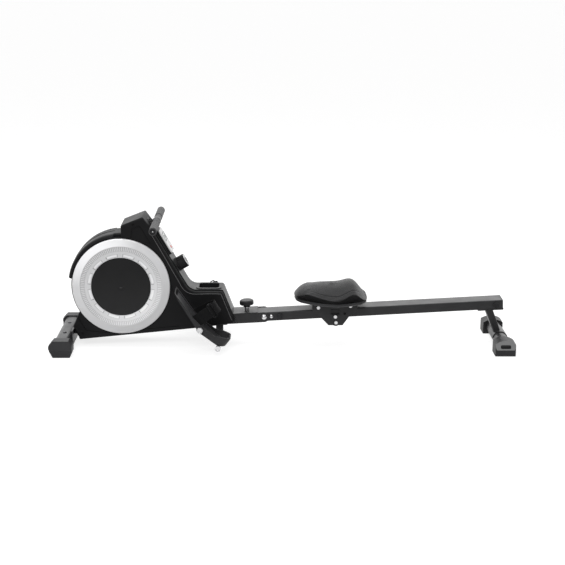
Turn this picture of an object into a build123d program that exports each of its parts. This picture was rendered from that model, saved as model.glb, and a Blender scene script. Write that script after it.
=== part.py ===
# Folding magnetic rowing machine, built as separate pieces in one frame
# +X runs to the rear, -Y is the rower's left, +Z is up, and the floor is at zero
import os
from math import acos, asin, atan2, cos, degrees, hypot, radians, sin

from build123d import *

os.makedirs("parts", exist_ok=True)

# Length that every outline share refers to
datum = 1000.0

# Clearances
running_gap = 0.05
apart_gap = 0.3
fit_gap = 1.0

# Front stabilizer
front_tube_x = -890.0
front_tube_z = 40.0
front_tube_width = 60.0
front_tube_height = 44.0
front_tube_corner = 19.0
front_tube_wall = 2.0
front_tube_half = 174.0
front_cap_inner = 155.0
front_cap_outer = 216.0
cap_wall = 3.0
cap_edge = 5.0
front_cap_crease = 30.0
front_cap_lean = 14.0
front_cap_shoulder = 7.0
wheel_radius = 23.0
wheel_width = 18.0
wheel_x = -915.0
wheel_z = 36.0
wheel_bolt_radius = 4.0
well_gap = 3.0

# Rear stabilizer
rear_tube_x = 897.0
rear_tube_z = 31.0
rear_tube_radius = 28.0
rear_tube_half = 168.0
rear_cap_inner = 115.0
rear_cap_outer = 190.0
rear_cap_lean = 14.0
rear_cap_crease = 27.0
rear_cap_width = 82.0
rear_cap_height = 63.0
rear_slot_width = 41.0
rear_slot_height = 14.0
rear_slot_depth = 12.0

# Main beam
beam_front_x = -856.0
beam_front_z = 59.6
beam_rear_x = -246.0
beam_rear_z = 119.0
beam_width = 60.0
beam_height = 35.0
beam_wall = 2.5
beam_corner = 5.0
saddle_thickness = 6.0
saddle_half = 92.0
saddle_top = 74.0
saddle_reach = 64.0
saddle_foot = 5.0

# Rail and hinge
pivot_x = -73.0
pivot_z = 120.0
rail_slope = 3.2
rail_width = 80.0
rail_height = 38.0
rail_wall = 2.0
rail_corner = 5.0
rail_overhang = 78.0
rail_tongue = 80.0
pivot_bolt_radius = 6.0
pivot_bush_radius = 9.0
ear_radius = 21.0
channel_wall = 3.0
channel_front = 172.0
channel_top_end = 24.6
channel_overhang = 2.0
pivot_head_radius = 11.0
pivot_head_rise = 6.0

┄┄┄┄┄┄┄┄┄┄

● WORK INSTRUCTIONS
Reproduce each line holding the word "that".

● FINISHED TASK
Turn this picture of an object into a build123d program that exports each of its parts. This picture was rendered from that model, saved as model.glb, and a Blender scene script. Write that script after it.
# Length that every outline share refers to